But these designers, in shading themselves from progress, also stifle
it. They create a central administrative hoop which couples all
packages and impacts the scalability of the collective development
effort.

What I'm proposing would be a big departure from the practice of
languages like Perl and Java that demand such a global module
hierarchy. I've been told that the Haskell community is trying to make
it so that two packages can have modules of the same name, as long as
they aren't imported in the same compilation unit. My proposal would
go further by (1) removing the latter restriction (2) allowing the
package code to be completely ignorant of any "mount point".

By the way, if you look at some aspects of operating system interfaces
I think you'll see that often the choice I'm suggesting has already
been made. For instance, you don't have to specify your current
working directory with every command you execute, and furthermore the
same command can easily be used in different working directories
without modification; you can install binaries at different locations
in the filesystem; you can mount filesystems at different
mount-points, etc.

One further thing, there have been proposals to simplify the importing
of collections of modules from a certain point in the namespace, etc.
I hope it is realized that they are independent from my proposal. They
would not be very useful in implementing my proposal, at least I think
any such solution would be far from optimal; and vice-versa.
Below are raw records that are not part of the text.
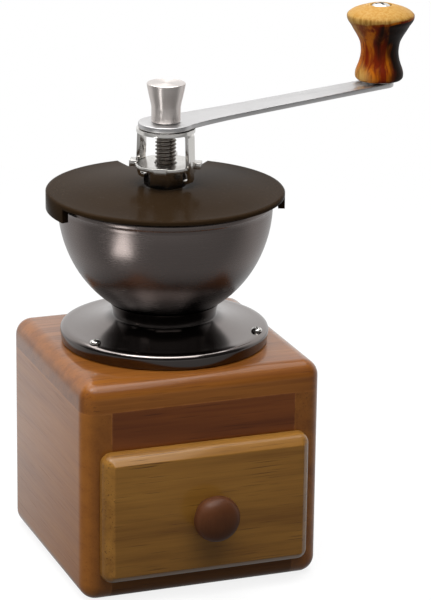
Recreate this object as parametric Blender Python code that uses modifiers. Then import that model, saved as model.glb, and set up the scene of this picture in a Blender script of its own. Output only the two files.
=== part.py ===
# Manual coffee grinder: a wooden box with a drawer, a metal hopper and a hand crank.
# Metres, +Z up. The origin is on the floor under the crank's axis, at the middle of the box.
# The drawer opens towards -Y.

import math

import bmesh
import bpy
from mathutils import Matrix, Vector

# Clearances
GAP = 0.0003                    # between pieces that touch
THREAD_GAP = 0.0003             # between a thread or pin and its bore
OVERRUN = 0.004                 # how far a cutter runs past what it cuts
MERGE = 0.000001                # points nearer than this become one
TURN_MERGE = 0.00001            # the same where a turned shape closes
SHARP_ANGLE = math.radians(35.0)
NODE_COLLECTION = "manual_coffee_grinder"

# Wooden box
BOX_WIDTH = 0.0995
BOX_DEPTH = 0.0955
BOX_HEIGHT = 0.0905
BOARD = 0.0117                  # thickness of every board
BOX_EDGE_RADIUS = 0.0068
BOX_EDGE_STEPS = 4
RAIL_HEIGHT = 0.0180            # rail over the drawer
GROUNDS_HOLE_RADIUS = 0.0140    # hole in the top board

# Drawer
DRAWER_FRONT_REVEAL = 0.00655   # box that shows on each side of the front
DRAWER_FRONT_LAP = 0.0025       # front over the rail
DRAWER_FRONT_LOW_LAP = 0.0027   # front over the bottom board
DRAWER_FRONT_THICKNESS = 0.0072
DRAWER_FRONT_CORNER = 0.0045
DRAWER_FRONT_EDGE = 0.0040
DRAWER_RUN_GAP = 0.0007         # each side of the drawer
DRAWER_WALL = 0.0050
DRAWER_HEAD_ROOM = 0.0045       # over the drawer, under the rail
DRAWER_FLOOR = 0.0030
DRAWER_BACK_GAP = 0.0012        # behind the drawer when it is shut
DRAWER_KNOB_RADIUS = 0.0094
DRAWER_KNOB_NECK_RADIUS = 0.0062
DRAWER_KNOB_NECK = 0.0060
DRAWER_KNOB_HEAD = 0.0072
DRAWER_KNOB_HEAD_SHARES = ((0.0, 1.0), (0.35, 0.97), (0.62, 0.88), (0.84, 0.70), (0.96, 0.48), (1.0, 0.28))
DRAWER_SCREW_RADIUS = 0.0017
DRAWER_SCREW_HEAD_RADIUS = 0.0034
DRAWER_SCREW_HEAD = 0.0020
DRAWER_SCREW_IN_KNOB = 0.0085

# Hopper foot
FOOT_RADIUS = 0.0420
FOOT_RIM_HEIGHT = 0.0064
FOOT_RIM_EDGE = 0.0008
FOOT_HEIGHT = 0.0165
FOOT_WALL = 0.0026
FOOT_RIM_WIDTH = 0.0078
NECK_RADIUS = 0.0208
NECK_TOP_RADIUS = 0.0222
NECK_LOW_SHARE = 0.66           # height of the narrow place, of the foot's height
NECK_SHARES = ((0.0, 0.0), (0.3, 0.5), (0.65, 0.88))    # down to the narrow place, inwards
NECK_BORE_RADIUS = 0.0165
FLARE_POWER = 3.6
FLARE_SHARES = (1.0, 0.94, 0.85, 0.73, 0.58, 0.40, 0.20, 0.0)

# Screws: height and radius of a domed head, in shares
SCREW_HEAD_SHARES = ((1.0, 0.0), (0.92, 0.6), (0.4, 1.0), (0.0, 1.0))

# Screws that hold the foot on the top board
FOOT_SCREWS = 3
FOOT_SCREW_AZIMUTH = math.radians(85.2)
FOOT_SCREW_CIRCLE = 0.0383
FOOT_SCREW_RADIUS = 0.0013
FOOT_SCREW_HEAD_RADIUS = 0.0022
FOOT_SCREW_HEAD = 0.0015
FOOT_SCREW_DEPTH = 0.0090       # in the top board

# Hopper bowl
BOWL_RADIUS = 0.0429
BOWL_DEPTH = 0.0414             # from the rim down to the foot
BOWL_CURVE_DROP = 0.0063        # how far the wall's ellipse would run on under the bowl
BOWL_CURVE_HEIGHT = BOWL_DEPTH + BOWL_CURVE_DROP    # half height of that ellipse
BOWL_WALL = 0.0012
BOWL_BEAD = 0.0008              # how far the rolled rim stands out
BOWL_BEAD_HEIGHT = 0.0022
BOWL_BEAD_SHARES = ((0.0, 0.0), (0.15, 0.8), (0.45, 1.0), (0.8, 0.6))   # down from the rim, outwards
BOWL_STEPS = 36
BOWL_POINTS = 10

# Burr holder and burrs
HOLDER_FLANGE_RADIUS = 0.0210
HOLDER_FLANGE = 0.0022
HOLDER_BORE_RADIUS = 0.0133
HOLDER_BOTTOM = 0.0030          # its lower end above the box
HOLDER_LIP = 0.0017
HOLDER_LIP_WIDTH = 0.0011
HOLDER_FUNNEL = 0.0024
HOLDER_SCREWS = 3
HOLDER_SCREW_AZIMUTH = math.radians(30.0)
HOLDER_SCREW_CIRCLE = 0.0188
HOLDER_SCREW_RADIUS = 0.0010
HOLDER_SCREW_HEAD_RADIUS = 0.0019
HOLDER_SCREW_HEAD = 0.0012
HOLDER_SCREW_DEPTH = 0.0060     # in the foot
BURR_HEIGHT = 0.0125
OUTER_BURR_LOW_RADIUS = 0.0114
OUTER_BURR_HIGH_RADIUS = 0.0082
BURR_RUN_GAP = 0.0006           # between the two burrs' teeth at their closest
BURR_TEETH = 12
BURR_TOOTH_DEPTH = 0.0011
BURR_TOOTH_SHARES = (1.0, 0.55, 0.0, 0.25)      # depth round one tooth
BURR_RINGS = 5
BURR_TWIST = math.radians(24.0)
INNER_BURR_HIGH_RADIUS = 0.0058

# Shaft
SHAFT_LOW_RADIUS = 0.0030
SHAFT_RADIUS = 0.0040
SHAFT_COLLAR_RADIUS = 0.0052
SHAFT_COLLAR_HEIGHT = 0.0016
SHAFT_COLLAR_RISE = 0.0036      # collar above the shoulder
THREAD_RADIUS = 0.0042
THREAD_PITCH = 0.0015
THREAD_DEPTH = 0.0007
THREAD_TURNS = 18
SHAFT_TOP_RADIUS = 0.0034
SHAFT_FLAT = 0.0056             # across the two flats that drive the crank
SHAFT_TOP_LENGTH = 0.0135       # above the stopper's seat
SHAFT_END = 0.0010              # below the burr nut
BURR_NUT_HEIGHT = 0.0024
BURR_NUT_RADIUS = 0.0052
BURR_WASHER = 0.0008
BURR_WASHER_RADIUS = 0.0070

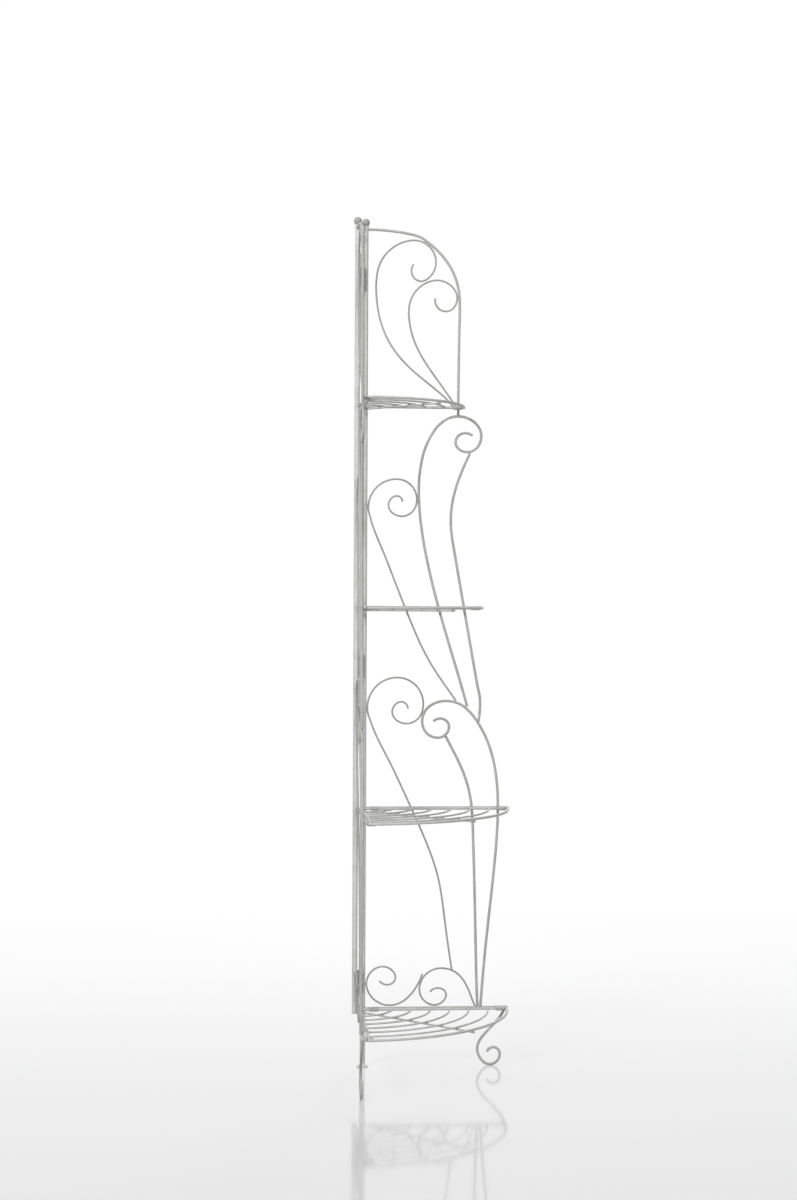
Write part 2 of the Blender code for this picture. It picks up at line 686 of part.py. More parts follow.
def hinge_leaf(frame, height):
    """A leaf on its tube's inner side, with every other knuckle: the right leaf has the odd ones."""
    line = rolled_eye(PIN_D / 2 + PIN_CLEARANCE, LEAF_THICKNESS, TUBE_SETBACK + LEAF_PAST_TUBE_AXIS - pin_axis)
    if frame == "right":
        line = [(-x, y) for x, y in line]
    else:
        line = [(-y, x) for x, y in line]
    leaf = strip(line, LEAF_HEIGHT, LEAF_THICKNESS)
    leaf.location = spot("right", pin_axis, pin_axis, height)
    pitch = LEAF_HEIGHT / KNUCKLES
    room = 2 * (knuckle_r + KNUCKLE_GAP)
    cutters = []
    for i in range(KNUCKLES):
        if i % 2 == (0 if frame == "right" else 1):
            continue
        bottom = height - LEAF_HEIGHT / 2 + pitch * i - (KNUCKLE_GAP if i == 0 else KNUCKLE_GAP / 2)
        top = height - LEAF_HEIGHT / 2 + pitch * (i + 1)
        top += KNUCKLE_GAP if i == KNUCKLES - 1 else KNUCKLE_GAP / 2
        size = (room, room, top - bottom)
        cutters.append(box(size, spot("right", pin_axis, pin_axis, (top + bottom) / 2)))
    return combined(leaf, cutters, "DIFFERENCE")


def hinge_pin(height):
    """A pin through all the knuckles, with a thin head at each end."""
    head_r = PIN_D / 2 + PIN_HEAD_EDGE
    half = LEAF_HEIGHT / 2 + WELD_GAP
    profile = [
        (0, half + PIN_HEAD_THICKNESS),
        (head_r, half + PIN_HEAD_THICKNESS),
        (head_r, half),
        (PIN_D / 2, half),
        (PIN_D / 2, -half),
        (head_r, -half),
        (head_r, -half - PIN_HEAD_THICKNESS),
        (0, -half - PIN_HEAD_THICKNESS),
    ]
    obj = turned(profile)
    obj.location = spot("right", pin_axis, pin_axis, height)
    return obj


def pivot(name, place):
    """An empty on a joint's axis, which carries one moving body."""
    empty = bpy.data.objects.new(name, None)
    empty.location = place
    empty.empty_display_size = 0.03
    parts.objects.link(empty)
    return empty


for old in list(bpy.data.objects):
    bpy.data.objects.remove(old)

parts = bpy.data.collections.new("folding_corner_shelf")
helpers = bpy.data.collections.new("helpers")
helpers.hide_render = True
bpy.context.scene.collection.children.link(parts)
bpy.context.scene.collection.children.link(helpers)

tube_paint = paint("tube_paint", (0.72, 0.71, 0.67), 0.42)
rod_paint = paint("rod_paint", (0.66, 0.66, 0.64), 0.45)
wire_paint = paint("wire_paint", (0.64, 0.64, 0.62), 0.45)
shelf_paint = paint("shelf_paint", (0.68, 0.68, 0.66), 0.45)
hinge_paint = paint("hinge_paint", (0.58, 0.58, 0.56), 0.5)

frame_pivots = {
    "right": pivot("right_frame_origin", (0, 0, 0)),
    "left": pivot("left_frame_pivot", spot("right", pin_axis, pin_axis, hinge_heights[0])),
}

drawing = frame_drawing()
for frame, body in frame_pivots.items():
    bottom = levels[0] - LEFT_TUBE_DROP
    if frame == "right":
        bottom = FOOT_DISC_THICKNESS + WELD_GAP
        fix(foot_disc(), "corner_foot_disc", tube_paint, body)
    tube = corner_tube(frame, bottom)
    fix(tube, frame + "_corner_tube", tube_paint, body)
    fix(ball_finial(frame), frame + "_ball_finial", tube_paint, body)
    for name, (line, radius) in drawing.items():
        n = 0 if radius > wire_r else wire_n
        rod = rod_along([spot(frame, u, n, z) for u, z in line], radius)
        fix(rod, frame + "_" + name, rod_paint if radius > wire_r else wire_paint, body)
    for number, (level, radius) in enumerate(zip(levels, SHELF_RADII), 1):
        made = right_rail(level, radius) if frame == "right" else left_rail(level, radius)
        fix(made, f"{frame}_rail_{number}", rod_paint, body)

for number, height in enumerate(hinge_heights, 1):
    fix(hinge_leaf("right", height), f"hinge_{number}_right_leaf", hinge_paint, frame_pivots["right"])
    fix(hinge_leaf("left", height), f"hinge_{number}_left_leaf", hinge_paint, frame_pivots["left"])
    fix(hinge_pin(height), f"hinge_{number}_pin", hinge_paint, frame_pivots["right"])

for number, (level, radius) in enumerate(zip(levels, SHELF_RADII), 1):
    body = pivot(f"shelf_{number}_pivot", spot("right", SHELF_INSET, SHELF_INSET, level))
    fix(shelf_grid(level, radius), f"shelf_{number}_grid", shelf_paint, body)
    fix(front_bar(level, radius), f"shelf_{number}_front_bar", shelf_paint, body)
    fix(brace(level, radius), f"shelf_{number}_brace", shelf_paint, body)
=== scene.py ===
from math import asin, ceil, cos, pi, radians, sin, sqrt

import bmesh
import bpy
import numpy as np
from mathutils import Matrix, Vector


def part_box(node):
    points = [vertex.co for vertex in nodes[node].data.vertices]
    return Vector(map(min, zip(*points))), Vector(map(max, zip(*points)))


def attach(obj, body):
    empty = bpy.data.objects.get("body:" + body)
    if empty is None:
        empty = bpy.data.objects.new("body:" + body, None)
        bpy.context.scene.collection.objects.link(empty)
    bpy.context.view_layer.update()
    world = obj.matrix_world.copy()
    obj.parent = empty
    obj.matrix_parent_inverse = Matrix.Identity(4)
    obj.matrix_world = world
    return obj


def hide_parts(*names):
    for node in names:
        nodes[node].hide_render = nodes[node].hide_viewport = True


# Folding corner shelf unit in white painted iron. Metres, +Z up. The right frame stands along +X and the left
# frame along -Y, and the origin is the middle of the underside of the corner foot.
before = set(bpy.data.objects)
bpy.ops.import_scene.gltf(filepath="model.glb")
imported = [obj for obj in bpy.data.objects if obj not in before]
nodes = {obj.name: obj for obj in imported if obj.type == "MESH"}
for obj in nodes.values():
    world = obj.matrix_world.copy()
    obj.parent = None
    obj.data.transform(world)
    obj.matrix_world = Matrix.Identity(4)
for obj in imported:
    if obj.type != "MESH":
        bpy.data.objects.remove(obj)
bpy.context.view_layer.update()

# Camera: a long lens at chest height, nearly four metres in front of the corner, turned a few degrees to the
# right and held very slightly out of level, as the photograph was taken.
CAMERA_DISTANCE = 3.89
CAMERA_HEIGHT = 0.8726
CAMERA_YAW = radians(4.15)
CAMERA_ROLL = 0.0045
CORNER_LEFT_OF_MIDDLE = 0.0657
PIXELS_PER_METRE = 530.0
PHOTO_HEIGHT = 1200
HORIZON_BELOW_MIDDLE = 4.4
MIDDLE_LEFT_OF_LENS = 0.6
FILM_WIDTH = 36

sight = Vector((sin(CAMERA_YAW), cos(CAMERA_YAW), 0))
across = Vector((cos(CAMERA_YAW), -sin(CAMERA_YAW), 0))
upright = Vector((0, 0, 1))
camera_data = bpy.data.cameras.new("camera")
camera_data.sensor_width = FILM_WIDTH
camera_data.lens = PIXELS_PER_METRE * CAMERA_DISTANCE / PHOTO_HEIGHT * FILM_WIDTH
camera_data.shift_x = -MIDDLE_LEFT_OF_LENS / PHOTO_HEIGHT
camera_data.shift_y = HORIZON_BELOW_MIDDLE / PHOTO_HEIGHT
camera = bpy.data.objects.new("camera", camera_data)
rolled_across = (across + CAMERA_ROLL * upright).normalized()
rolled_up = (upright - CAMERA_ROLL * across).normalized()
lens_at = CORNER_LEFT_OF_MIDDLE * across - CAMERA_DISTANCE * sight + CAMERA_HEIGHT * upright
facing = Matrix((rolled_across, rolled_up, -sight)).transposed()
camera.matrix_world = Matrix.Translation(lens_at) @ facing.to_4x4()
bpy.context.scene.collection.objects.link(camera)
bpy.context.scene.camera = camera
bpy.context.scene.view_settings.view_transform = "Standard"

# Studio: a white surround that the camera and the glossy surfaces see, three large soft lamps that nothing
# glossy mirrors, two in front and one behind, and a wide white floor, a little grey near the camera and
# polished enough to mirror the feet faintly.
ROOM_LIGHT = 0.22
ROOM_TINT = (0.95, 0.97, 1.0, 1)
# Metres behind the corner, and how white the floor is there.
FLOOR_TONES = ((-2.4, 1.0), (-0.95, 0.78), (-0.26, 0.83), (0.65, 0.91), (1.31, 0.965), (2.0, 1.0))
FLOOR_MIRROR = 0.31
FLOOR_SHADOW = 0.35
FLOOR_LIT = 0.37
FLOOR_STRENGTH = 1.2
FLOOR_BASE = (0.4, 0.4, 0.405, 1)
FLOOR_POLISH = 0.08
FLOOR_REACH = 12
NEAR_FADE = (1.1, 2.0)
FAR_FADE = (3.0, 6.5)
LAMP_AIM = Vector((0.1, -0.1, 0.8))
# Name, place, size in metres, watts and tint.
LAMPS = (
    ("key_lamp", (-3.0, -4.2, 5.2), 1.6, 365, (1.0, 1.0, 1.0)),
    ("fill_lamp", (1.2, -5.8, 1.1), 1.6, 120, (1.0, 1.0, 0.97)),
    ("back_lamp", (1.8, 4.6, 4.2), 1.6, 260, (1.0, 1.0, 1.0)),
)


def seen_rays(tree):
    """1 for the rays that show the surround: camera, glossy and transmission rays."""
    path = tree.nodes.new("ShaderNodeLightPath")
    total = path.outputs["Is Camera Ray"]
    for name in ("Is Glossy Ray", "Is Transmission Ray"):
        add = tree.nodes.new("ShaderNodeMath")
        add.operation = "MAXIMUM"
        tree.links.new(total, add.inputs[0])
        tree.links.new(path.outputs[name], add.inputs[1])
        total = add.outputs[0]
    return total


def mixed(tree, share, first, second):
    """A shader between two others, by a number or by another node's output."""
    mix = tree.nodes.new("ShaderNodeMixShader")
    if isinstance(share, float):
        mix.inputs[0].default_value = share
    else:
        tree.links.new(share, mix.inputs[0])
    tree.links.new(first, mix.inputs[1])
    tree.links.new(second, mix.inputs[2])
    return mix.outputs[0]


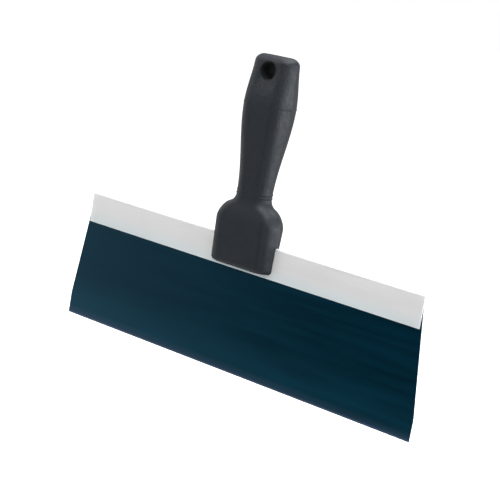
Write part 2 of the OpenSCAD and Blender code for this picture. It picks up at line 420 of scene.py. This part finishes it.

Modules
and packages are quite distinct constructs, modules are needed for
namespace partitioning and packages are needed to delineate
administrative boundaries and sources of change. Both are necessary
and both deserve special consideration in the ongoing design of
Haskell.

I will not be surprised if it seems strange to people that I attach
such importance to what is likely seen as an unimportant detail of the
language, but I do, and I hope that people will consider my
suggestion.

Also, I haven't said anything about implementation. I realize that
this would probably require some modification to the linker. I hope
I'm correct in assuming that the modifications will be relatively easy
to make, provided it turns out of course that this feature is really
something that people want.

Frederik

P.S. Thanks to John Meacham for a useful discussion.

-- 
http://ofb.net/~frederik/